Keller points out that both arrogance and insecurity come from the same source: an ego that is obsessed with itself. A proud person constantly seeks ways to feel superior. An insecure person constantly worries about being inferior. In both cases, the self remains at the center. This means the answer cannot simply be to think more highly of ourselves, because that still leaves us trapped in self-preoccupation.
You can see this in everyday life. A student who earns praise may feel good for an hour, then panic about the next exam. A professional who gets promoted may enjoy success briefly, then begin comparing salaries, titles, and visibility. Even compliments can become addictive, because they temporarily soothe the ego without healing it.
Keller’s insight is liberating: the goal is not inflated self-confidence but release from the constant need to evaluate ourselves at all. Instead of managing your worth through achievement or affirmation, begin noticing how often your thoughts circle back to how you are being perceived. Actionable takeaway: for one day, pay attention to moments when you seek validation, and ask, “What if I did this faithfully without needing it to prove anything about me?”
Few statements in the New Testament are as psychologically radical as Paul’s words in 1 Corinthians 4: “I care very little if I am judged by you or by any human court; indeed, I do not even judge myself.” Keller highlights this passage to show a kind of inner freedom that most people rarely experience. Paul is not indifferent because he lacks standards, nor is he detached because he is emotionally numb. He is free because his identity no longer rises and falls with human opinion, even his own.
That final phrase is especially important. Most people can understand resisting the judgments of others, at least in theory. But Paul goes further: he does not build his life on self-assessment either. He knows that self-verdicts are unstable. On some days we flatter ourselves; on others we condemn ourselves. Neither makes a reliable foundation.
In practical terms, this means Paul can serve, speak, and endure criticism without becoming controlled by applause or rejection. Imagine how different work, relationships, and leadership would feel if every comment did not become a referendum on your worth. A manager could receive feedback without collapsing defensively. A parent could admit mistakes without drowning in shame. A creative person could produce honest work without being ruled by reviews.
Keller’s point is not that judgment disappears, but that it loses ultimate power. There is a higher court, and Paul lives before that one. Actionable takeaway: the next time criticism or praise strongly affects you, pause and ask, “Why does this verdict feel so final?” Use that question to uncover where you have given human opinion too much authority.
Most people misunderstand humility. They assume a humble person has low self-esteem, speaks poorly of themselves, or constantly minimizes their strengths. Keller dismantles this idea with a memorable definition: humility is not thinking less of yourself; it is thinking of yourself less. In other words, humility is not a bruised self-image. It is freedom from continual self-reference.

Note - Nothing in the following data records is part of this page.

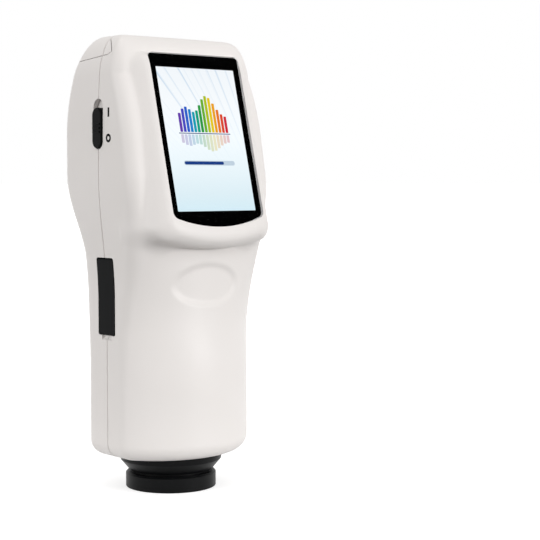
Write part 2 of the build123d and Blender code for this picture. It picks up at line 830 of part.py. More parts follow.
# Nose: a black cone whose flange is screwed against the inside of the foot
flange_z = foot_z + wall
flange_top = flange_z + 2.8
cone_bore = sphere_radius + sphere_wall + 1.2
with BuildPart() as port_cone:
    with BuildSketch(Plane.XZ) as cone_profile:
        with BuildLine():
            Polyline(
                (neck_radius, nose_z),
                (neck_radius, neck_top),
                (neck_radius + 1.9, neck_top),
                (cone_radius - 0.6, cone_knee_z),
                (cone_radius, foot_z),
                (cone_radius, flange_top),
                (cone_bore, flange_top),
                (cone_bore, cone_knee_z),
                (neck_radius - wall, neck_top - 0.6),
                (neck_radius - wall, nose_z + 2.5),
                (aperture_ring_radius - 2.5, nose_z + 2.5),
                (aperture_ring_radius - 2.5, nose_z + 1.2),
                (aperture_ring_radius + 0.15, nose_z + 1.2),
                (aperture_ring_radius + 0.15, nose_z),
                close=True,
            )
        make_face()
        # groove for the ring that grips the cap
        with Locations((neck_radius, nose_z + 3.0)):
            Rectangle(2 * groove_depth, 1.9, mode=Mode.SUBTRACT)
    revolve(axis=Axis.Z)
    with BuildSketch(Plane.XY.offset(flange_z)):
        add(housing_face(foot_z + foot_height, foot_inset - 0.25 * wall + 0.1))
        Circle(cone_radius - 0.1, mode=Mode.SUBTRACT)
    extrude(amount=flange_top - flange_z)
    with BuildSketch(Plane.XY.offset(flange_z)):
        with GridLocations(2 * foot_screw_x, 2 * foot_screw_y, 2, 2):
            Circle(foot_screw_radius + 0.05)
    extrude(amount=5, mode=Mode.SUBTRACT)

port_cone.part.label = "port_cone"
export_step(port_cone.part, "parts/port_cone.step")

with BuildPart() as cap_grip_ring:
    with BuildSketch(Plane.XZ):
        with Locations((neck_radius - groove_depth + 0.67, nose_z + 3.0)):
            Circle(0.67)
    revolve(axis=Axis.Z)

cap_grip_ring.part.label = "cap_grip_ring"
export_step(cap_grip_ring.part, "parts/cap_grip_ring.step")

with BuildPart() as foot_screws:
    with GridLocations(2 * foot_screw_x, 2 * foot_screw_y, 2, 2):
        with Locations((0, 0, foot_z + 0.6)):
            Cylinder(foot_screw_radius + 0.9, 1.2)
        with Locations((0, 0, (foot_z + flange_top) / 2 + 0.6)):
            Cylinder(foot_screw_radius, flange_top - foot_z - 1.2)

foot_screws.part.label = "foot_screws"
export_step(foot_screws.part, "parts/foot_screws.step")

with BuildPart() as rear_screws:
    for side in (-1, 1):
        with Locations((side * rear_screw_x, rear_head_y + 0.9, rear_screw_z)):
            Cylinder(rear_screw_radius + 1.1, 1.8, rotation=(90, 0, 0))
        with Locations((side * rear_screw_x, (rear_head_y - 10) / 2, rear_screw_z)):
            Cylinder(rear_screw_radius, rear_head_y + 10, rotation=(90, 0, 0))

rear_screws.part.label = "rear_screws"
export_step(rear_screws.part, "parts/rear_screws.step")

with BuildPart() as aperture_ring:
    with BuildSketch(Plane.XZ):
        with BuildLine():
            Polyline(
                (aperture_radius, nose_z - 0.2),
                (aperture_ring_radius, nose_z - 0.2),
                (aperture_ring_radius, nose_z + 1.2),
                (aperture_radius + 1.8, nose_z + 1.2),
                (aperture_radius + 1.8, nose_z + 2.0),
                (aperture_radius, nose_z + 2.0),
                close=True,
            )
        make_face()
    revolve(axis=Axis.Z)

aperture_ring.part.label = "aperture_ring"
export_step(aperture_ring.part, "parts/aperture_ring.step")

# Integrating sphere in two halves, each with an equator flange
outer_sphere = sphere_radius + sphere_wall
sphere_flange = outer_sphere + 6.6
sphere_flange_thickness = sphere_z - flange_top
leg_x = 21.0
leg_y = 15.5
leg_radius = 2.2
lamp_board_z = sphere_z + 15.5
tube_radius = 3.6
tube_x = 6.0
with BuildPart() as sphere_lower:
    with Locations((0, 0, sphere_z)):
        Sphere(outer_sphere)
    with BuildSketch(Plane.XY.offset(flange_top)):
        Circle(sphere_flange)
    extrude(amount=sphere_flange_thickness)
    with Locations((0, 0, sphere_z)):
        Sphere(sphere_radius, mode=Mode.SUBTRACT)
    with Locations((0, 0, sphere_z + 40)):
        Box(80, 80, 80, mode=Mode.SUBTRACT)
    with Locations((0, 0, sphere_z - outer_sphere)):
        Cylinder(aperture_radius + 2.2, 10, mode=Mode.SUBTRACT)

sphere_lower.part.label = "sphere_lower"
export_step(sphere_lower.part, "parts/sphere_lower.step")

with BuildPart() as sphere_upper:
    with Locations((0, 0, sphere_z)):
        Sphere(outer_sphere)
    with BuildSketch(Plane.XY.offset(sphere_z)):
        Circle(sphere_flange)
    extrude(amount=sphere_flange_thickness)
    with Locations((0, 0, sphere_z)):
        Sphere(sphere_radius, mode=Mode.SUBTRACT)
    with Locations((0, 0, sphere_z - 40)):
        Box(80, 80, 80, mode=Mode.SUBTRACT)
    # posts for the lamp board
    with BuildSketch(Plane.XY.offset(sphere_z + sphere_flange_thickness)):
        with PolarLocations(outer_sphere + 3.6, 4):
            Circle(1.8)
    extrude(amount=lamp_board_z - sphere_z - sphere_flange_thickness)
    # lamp windows and the viewing port
    with PolarLocations(15.4, 6, start_angle=30):
        with Locations((0, 0, sphere_z + 15)):
            Cylinder(1.6, 14, mode=Mode.SUBTRACT)
    with Locations((tube_x, 0, sphere_z + outer_sphere)):
        Cylinder(tube_radius + 0.2, 12, mode=Mode.SUBTRACT)

sphere_upper.part.label = "sphere_upper"
export_step(sphere_upper.part, "parts/sphere_upper.step")

with BuildPart() as lamp_board:
    with BuildSketch(Plane.XY.offset(lamp_board_z)):
        Circle(outer_sphere + 6.0)
        Circle(16.2, mode=Mode.SUBTRACT)
        with GridLocations(2 * leg_x, 2 * leg_y, 2, 2):
            Circle(leg_radius + 0.4, mode=Mode.SUBTRACT)
    extrude(amount=board_thickness)
    with BuildSketch(Plane.XY.offset(lamp_board_z + board_thickness)):
        with PolarLocations(20.0, 6, start_angle=30):
            RectangleRounded(3.4, 3.4, 0.4)
    extrude(amount=1.2)

lamp_board.part.label = "lamp_board"
export_step(lamp_board.part, "parts/lamp_board.step")

# Bridge that stands on the sphere's flange and carries the spectrometer
frame_z = sphere_z + 25.0
frame_thickness = 3.0
with BuildPart() as optical_frame:
    with BuildSketch(Plane.XY.offset(frame_z)):
        RectangleRounded(2 * leg_x + 8, 2 * leg_y + 8, 4)
        with Locations((tube_x, 0)):
            Circle(tube_radius + 0.2, mode=Mode.SUBTRACT)
    extrude(amount=frame_thickness)
    with BuildSketch(Plane.XY.offset(sphere_z + sphere_flange_thickness)):
        with GridLocations(2 * leg_x, 2 * leg_y, 2, 2):
            Circle(leg_radius)
    extrude(amount=frame_z - sphere_z - sphere_flange_thickness)

optical_frame.part.label = "optical_frame"
export_step(optical_frame.part, "parts/optical_frame.step")

block_z = frame_z + frame_thickness
with BuildPart() as entrance_tube:
    with BuildSketch(Plane.XY.offset(block_z)):
        with Locations((tube_x, 0)):
            Circle(tube_radius + 1.8)
    extrude(amount=1.2)
    with BuildSketch(Plane.XY.offset(sphere_z + outer_sphere - 1.0)):
        with Locations((tube_x, 0)):
            Circle(tube_radius)
    extrude(amount=block_z - sphere_z - outer_sphere + 3.5)
    with BuildSketch(Plane.XY.offset(sphere_z + outer_sphere - 1.0)):
        with Locations((tube_x, 0)):
            Circle(tube_radius - 1.0)
    extrude(amount=20, mode=Mode.SUBTRACT)

entrance_tube.part.label = "entrance_tube"
export_step(entrance_tube.part, "parts/entrance_tube.step")

block_width = 44.0
block_depth = 34.0
block_height = 36.0
block_wall = 2.5
with BuildPart() as spectrometer_block:
    with Locations((0, 0, block_z + block_height / 2)):
        Box(block_width, block_depth, block_height)
    chamfer(spectrometer_block.edges().filter_by(Axis.Z), length=2.0)
    with Locations((0, -block_wall, block_z + block_height / 2)):
        Box(
            block_width - 2 * block_wall,
            block_depth,
            block_height - 2 * block_wall,
            mode=Mode.SUBTRACT,
        )
    with Locations((tube_x, 0, block_z)):
        Cylinder(tube_radius + 2.1, 2 * block_wall + 1, mode=Mode.SUBTRACT)
    # window for the line sensor
    with Locations((-9, 0, block_z + block_height)):
        Box(14, 6, 2 * block_wall + 1, mode=Mode.SUBTRACT)

spectrometer_block.part.label = "spectrometer_block"
export_step(spectrometer_block.part, "parts/spectrometer_block.step")

with BuildPart() as spectrometer_lid:
    with BuildSketch(Plane.XZ.offset(block_depth / 2)):
        with Locations((0, block_z + block_height / 2)):
            Rectangle(block_width - 4.4, block_height - 0.8)
    extrude(amount=1.5)

spectrometer_lid.part.label = "spectrometer_lid"
export_step(spectrometer_lid.part, "parts/spectrometer_lid.step")

with BuildPart() as grating:
    with Locations((-6, 0, block_z + block_wall + 3)):
        Box(12, 12, 6)
    with Locations((-6, 0, block_z + block_wall + 34)):
        Sphere(29, mode=Mode.SUBTRACT)

grating.part.label = "grating"
export_step(grating.part, "parts/grating.step")

sensor_z = block_z + block_height
with BuildPart() as sensor_board:
    with BuildSketch(Plane.XY.offset(sensor_z)):
        RectangleRounded(40, 30, 2)
    extrude(amount=board_thickness)
    # line sensor that looks down through the block's window
    with Locations((-9, 0, sensor_z - 0.9)):
        Box(13, 5, 1.8)
    with Locations((11, 0, sensor_z + board_thickness + 0.7)):
        Box(8, 8, 1.4)
    with Locations((-10, 8, sensor_z + board_thickness + 1.4)):
        Box(10, 4, 2.8)

sensor_board.part.label = "sensor_board"
export_step(sensor_board.part, "parts/sensor_board.step")

# Calibration cap with its white tile
with BuildPart() as calibration_cap:
    Cylinder(cap_radius, cap_height, align=(Align.CENTER, Align.CENTER, Align.MIN))
    chamfer(calibration_cap.faces().sort_by(Axis.Z)[-1].edges(), length=0.8)
    fillet(calibration_cap.faces().sort_by(Axis.Z)[0].edges(), radius=0.6)
    with Locations((0, 0, cap_floor)):
        Cylinder(
            neck_radius - 3.0,
            cap_height,
            align=(Align.CENTER, Align.CENTER, Align.MIN),
            mode=Mode.SUBTRACT,
        )
    with Locations((0, 0, nose_z)):
        Cylinder(
            neck_radius + fit_gap,
            cap_height,
            align=(Align.CENTER, Align.CENTER, Align.MIN),
            mode=Mode.SUBTRACT,
        )
    with Locations((0, 0, cap_floor - tile_thickness + 0.1)):
        Cylinder(tile_radius + 0.1, 5, align=(Align.CENTER, Align.CENTER, Align.MIN), mode=Mode.SUBTRACT)

calibration_cap.part.label = "calibration_cap"
export_step(calibration_cap.part, "parts/calibration_cap.step")

with BuildPart() as calibration_tile:
    with Locations((0, 0, cap_floor - tile_thickness + 0.1)):
        Cylinder(tile_radius, tile_thickness, align=(Align.CENTER, Align.CENTER, Align.MIN))
    chamfer(calibration_tile.faces().sort_by(Axis.Z)[-1].edges(), length=0.2)

calibration_tile.part.label = "calibration_tile"
export_step(calibration_tile.part, "parts/calibration_tile.step")
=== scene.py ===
# %% [markdown]
# # A handheld color meter
# The real object reads the colour of a surface. Two moulded half shells make its housing, a lit screen leans
# back at the top, and a black nose stands in a round calibration cap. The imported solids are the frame: they give
# every place and every moving body. They could simply be painted, but their facets and sharp joins would show.
# So this lesson makes the housing again as smooth skins from formulas, and adds the screen's picture, the seams
# and the printed marks. Lengths in the formulas are millimetres, and the meshes are metres.

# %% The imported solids
import math
import bpy
import bmesh
import numpy as np
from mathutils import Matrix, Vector


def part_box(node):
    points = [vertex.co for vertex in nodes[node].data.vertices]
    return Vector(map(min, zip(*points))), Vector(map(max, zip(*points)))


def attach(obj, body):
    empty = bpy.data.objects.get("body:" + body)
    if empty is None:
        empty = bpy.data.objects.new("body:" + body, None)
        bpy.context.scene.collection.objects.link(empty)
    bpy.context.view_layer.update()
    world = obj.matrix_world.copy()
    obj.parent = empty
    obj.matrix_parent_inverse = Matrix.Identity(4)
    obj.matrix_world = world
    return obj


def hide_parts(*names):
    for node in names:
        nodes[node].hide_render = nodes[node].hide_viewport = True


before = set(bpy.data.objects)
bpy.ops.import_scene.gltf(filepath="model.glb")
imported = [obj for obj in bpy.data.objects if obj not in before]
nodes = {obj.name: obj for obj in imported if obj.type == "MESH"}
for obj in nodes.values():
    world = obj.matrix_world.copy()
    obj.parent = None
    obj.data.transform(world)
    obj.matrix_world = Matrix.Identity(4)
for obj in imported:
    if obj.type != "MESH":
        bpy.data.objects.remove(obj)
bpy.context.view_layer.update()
MM = 0.001

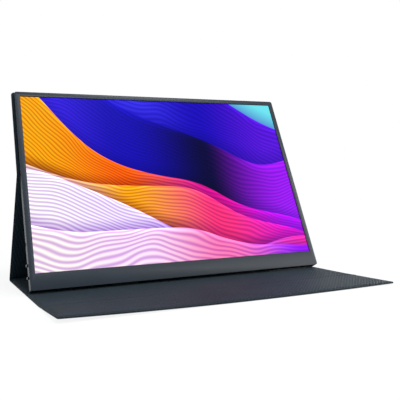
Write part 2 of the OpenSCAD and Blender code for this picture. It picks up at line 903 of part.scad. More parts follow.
module flap_skin() {
    color("#2b2f36") on_flap() difference() {
        union() {
            panel_skin(flap_range[0], flap_range[1], cover_r, [flap_range]);
            web(0, crease_half, -1);
        }
        crease_roll(0, web_t + run_gap);
    }
}

module flap_board() {
    color("burlywood") on_flap() difference() {
        panel_board(flap_range[0], flap_range[1], cover_r);
        magnet_slots(flap_magnet_x, flap_magnet_y, pocket_gap);
    }
}

module flap_lining() {
    color("#3f464e") on_flap() panel_lining(flap_range[0], flap_range[1], cover_r);
}

module flap_magnets() {
    color("silver") on_flap() magnets(flap_magnet_x, flap_magnet_y);
}

rear_shell();
front_bezel();
bezel_tape();
lcd_cell();
optical_films();
light_guide();
reflector_sheet();
led_bar();
mould_frame();
panel_back_plate();
tcon_board();
panel_cable();
main_board();
scaler_chip();
shield_can();
usb_c_socket_lower();
usb_c_socket_upper();
mini_hdmi_socket();
socket_tongues();
audio_jack();
key_board();
key_switches();
key_cable();
power_button();
menu_button();
speaker_left();
speaker_right();
speaker_mesh();
speaker_leads();
case_screws();
board_screws();
rubber_feet();
holding_plate();
upper_skin();
upper_board();
upper_lining();
upper_magnets();
strut_skin();
strut_board();
strut_lining();
base_skin();
base_lining();
spine_board();
rear_board();
seat_board();
flap_skin();
flap_board();
flap_lining();
flap_magnets();
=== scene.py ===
# %% [markdown]
# # A portable monitor in its folding cover
# The object is a thin 16-inch monitor that stands in a cover of imitation leather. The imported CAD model
# gives every size and every joint, so this lesson only gives it its looks. Sizes are in millimetres and are
# turned into Blender's metres by MM, because a maker thinks of a bezel in millimetres.

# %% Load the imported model
import json
import math
import bpy
from mathutils import Matrix, Vector

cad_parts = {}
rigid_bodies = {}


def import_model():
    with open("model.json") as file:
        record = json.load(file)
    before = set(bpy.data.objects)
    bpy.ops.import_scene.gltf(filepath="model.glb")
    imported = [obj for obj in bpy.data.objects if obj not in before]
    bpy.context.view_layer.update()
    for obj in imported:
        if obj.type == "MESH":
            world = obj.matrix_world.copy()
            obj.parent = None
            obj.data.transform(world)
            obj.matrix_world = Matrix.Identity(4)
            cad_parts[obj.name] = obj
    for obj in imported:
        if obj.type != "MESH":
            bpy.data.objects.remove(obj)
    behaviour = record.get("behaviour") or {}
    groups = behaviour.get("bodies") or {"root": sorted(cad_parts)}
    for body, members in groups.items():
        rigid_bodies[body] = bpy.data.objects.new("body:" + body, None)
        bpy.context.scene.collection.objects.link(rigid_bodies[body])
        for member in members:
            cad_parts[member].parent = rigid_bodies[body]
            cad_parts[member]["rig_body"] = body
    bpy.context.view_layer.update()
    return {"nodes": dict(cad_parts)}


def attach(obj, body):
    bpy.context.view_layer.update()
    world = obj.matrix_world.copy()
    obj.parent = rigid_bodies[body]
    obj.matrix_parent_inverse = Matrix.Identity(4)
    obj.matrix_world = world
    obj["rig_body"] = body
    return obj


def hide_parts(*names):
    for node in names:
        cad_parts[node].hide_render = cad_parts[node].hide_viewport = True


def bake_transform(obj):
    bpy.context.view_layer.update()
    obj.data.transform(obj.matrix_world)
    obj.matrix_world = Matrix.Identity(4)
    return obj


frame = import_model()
MM = 0.001
nodes = frame["nodes"]

# %% [markdown]
# ## The camera
# The picture was taken from the left and from low over the table, close enough for the lines to run
# together. The camera's place, its three angles and its lens were fitted to the corners of the monitor and
# the cover. A camera looks along its own -Z, so its axes are worked out from the angles and set as a
# matrix. The shift moves the frame without turning the camera, because the object sits above the middle of
# the picture.

# %% Camera
CAMERA_AT = Vector((-298.1, -647.3, 118.0)) * MM
YAW, PITCH, ROLL = (math.radians(angle) for angle in (25.298, -3.229, -1.142))
ahead = Vector((math.sin(YAW) * math.cos(PITCH), math.cos(YAW) * math.cos(PITCH), -math.sin(PITCH)))
level = Vector((math.cos(YAW), -math.sin(YAW), 0))
above = level.cross(ahead)
right = math.cos(ROLL) * level + math.sin(ROLL) * above
up = math.cos(ROLL) * above - math.sin(ROLL) * level
lens = bpy.data.cameras.new("Camera")
lens.sensor_width, lens.lens = 36, 55.87
lens.shift_x, lens.shift_y = 0.0118, -0.1414
lens.clip_start, lens.clip_end = 0.02, 50
camera = bpy.data.objects.new("Camera", lens)
bpy.context.scene.collection.objects.link(camera)
axes = Matrix((right, up, -ahead)).transposed()
camera.matrix_world = Matrix.Translation(CAMERA_AT) @ axes.to_4x4()
bpy.context.scene.camera = camera
print("camera at", [round(c, 3) for c in CAMERA_AT], "lens", lens.lens, "mm")

# %% [markdown]
# ## Colours and nodes
# A colour is chosen on a screen, so it is written as an sRGB hex value, but Blender mixes light in
# linear values. One function turns the first into the second. A second one adds a shader node, sets what is
# on it and joins its inputs, which keeps each finish below as short as its recipe.

# %% Helpers for finishes
def linear(hex_colour, factor=1.0):
    """An sRGB hex colour as linear RGBA, made lighter or darker by a factor."""
    parts = [int(hex_colour[i:i + 2], 16) / 255 for i in (1, 3, 5)]
    bent = [p / 12.92 if p <= 0.04045 else ((p + 0.055) / 1.055) ** 2.4 for p in parts]
    return (*[min(b * factor, 1.0) for b in bent], 1.0)


def add(tree, kind, values=None, links=None):
    """Adds one shader node, sets its inputs and properties, and joins its inputs to other nodes' outputs."""
    made = tree.nodes.new("ShaderNode" + kind)
    for name, value in (values or {}).items():
        if isinstance(name, int) or name in made.inputs:
            made.inputs[name].default_value = value
        else:
            setattr(made, name, value)
    for name, source in (links or {}).items():
        tree.links.new(made.inputs[name], source)
    return made


def empty_material(name):
    """A material with nothing in it but its output."""
    material = bpy.data.materials.new(name)
    material.use_nodes = True
    material.node_tree.nodes.clear()
    return material, material.node_tree, material.node_tree.nodes.new("ShaderNodeOutputMaterial")


print("slate as linear:", [round(c, 3) for c in linear("#3b434b")])

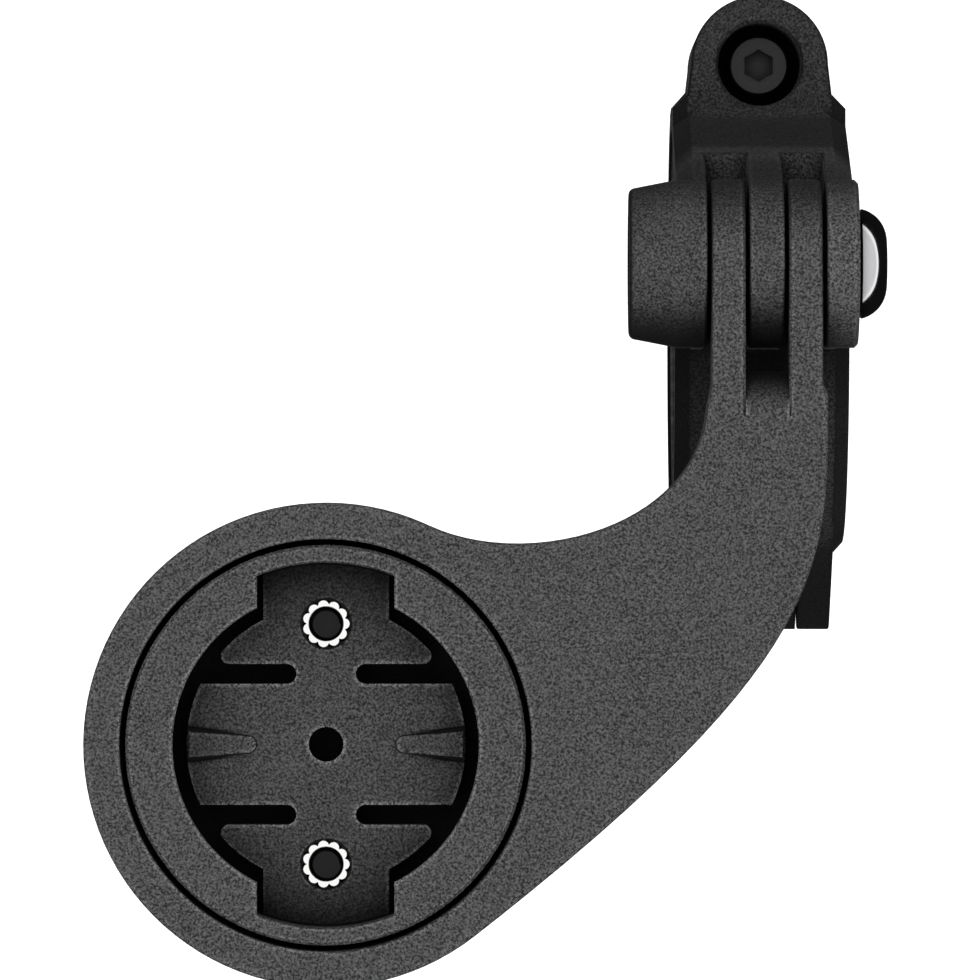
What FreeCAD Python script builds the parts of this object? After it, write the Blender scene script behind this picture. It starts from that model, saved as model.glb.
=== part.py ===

This matters because self-denigration can be just as self-centered as self-promotion. A person who constantly says, “I’m terrible,” may still be deeply preoccupied with how they measure up. The direction of the evaluation is negative, but the self remains the main subject. Genuine humility turns the attention outward. It makes room for love, service, curiosity, worship, and joy because the mind is no longer crowded with self-monitoring.
Consider a dinner conversation. The proud person subtly steers attention back to themselves. The insecure person anxiously wonders whether they sound intelligent or interesting. The humble person is simply present. They listen well, ask good questions, and enjoy others without needing to perform. Their peace comes from not treating every interaction as a test.
Keller suggests that this kind of self-forgetfulness is a mark of spiritual maturity. It allows people to receive praise without vanity and criticism without despair, because neither one defines them. Actionable takeaway: practice one conversation today in which your goal is not to impress, defend, or compare yourself. Focus entirely on understanding and serving the other person, and notice how much lighter that feels.
If self-esteem is not enough, what can actually free us from the burden of self-construction? Keller’s answer is the gospel. Christianity, in his telling, does not merely offer moral advice or emotional comfort. It gives a new basis for identity. The gospel says that in Christ, a person is more sinful and flawed than they dared admit, yet more loved and accepted than they dared hope. That combination is crucial because it undercuts both pride and despair.
Pride shrinks when we realize we are not self-made heroes deserving applause. Despair weakens when we realize our failures do not have the final word. If acceptance before God is received as a gift rather than earned through performance, then identity becomes stable. You no longer need to manufacture worth through success, status, attractiveness, intelligence, spirituality, or social approval.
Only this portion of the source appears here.